With money, you want five things: fungibility, durability, portability, cognizability and stability .
On fungibility, gold is an element. It can only be extracted, not produced in a conventional sense. In fact, before the 1669 discovery of phosphorous, humans had only purified, from oldest to newest, copper, lead, gold, silver, iron, carbon, tin, sulfur, mercury, zinc, arsenic and antimony .
Out of those, lead, gold, silver and mercury are chemically stable, though only gold and silver are also physically durable. Both are easy to recognize, though more metals are "silvery" in color than yellow.
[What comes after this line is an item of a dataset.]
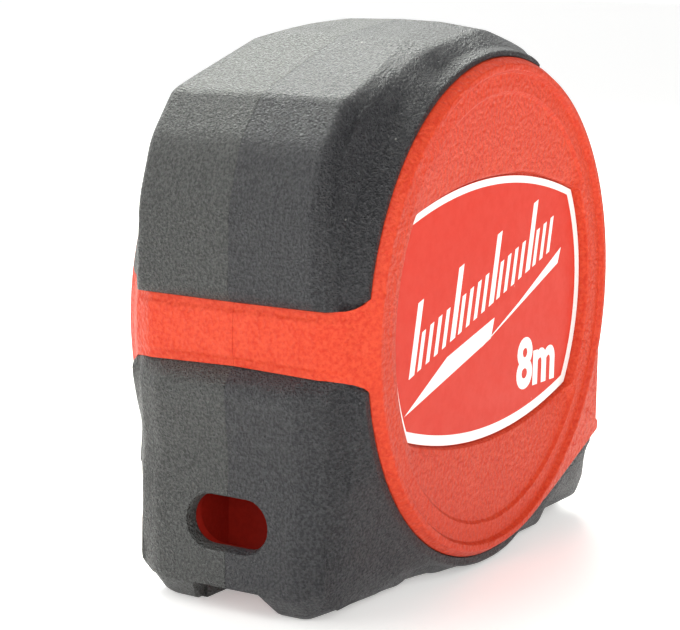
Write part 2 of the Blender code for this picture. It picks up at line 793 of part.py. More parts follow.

Gold won due to stability, in large part because of a few flukes. For most of human history, growth was flat and gold mining was minimal. When we actually started growing, the major powers were using gold. The rate at which they added to global gold supplies happened to mirror their economic growth; this gave gold a few decades of price stability. That memory, together with the millennia of use, forged a cultural memory in the furnaces of the industrial revolution that remains, vividly, to this day .
> That's recursive
Cultural memories, like trust, are re-enforced by network effects. Your observation is correct. Gold got where it got, in part, due to luck and then just stuck.
Can that be replicated? Perhaps. I personally think our obsession with gold is silly. But engineering that properly means understanding why it happened in the first place. At least amongst Bitcoin enthusiasts, I come across the types of comments you see others making in this thread, as opposed to bona fide introspection and defenses.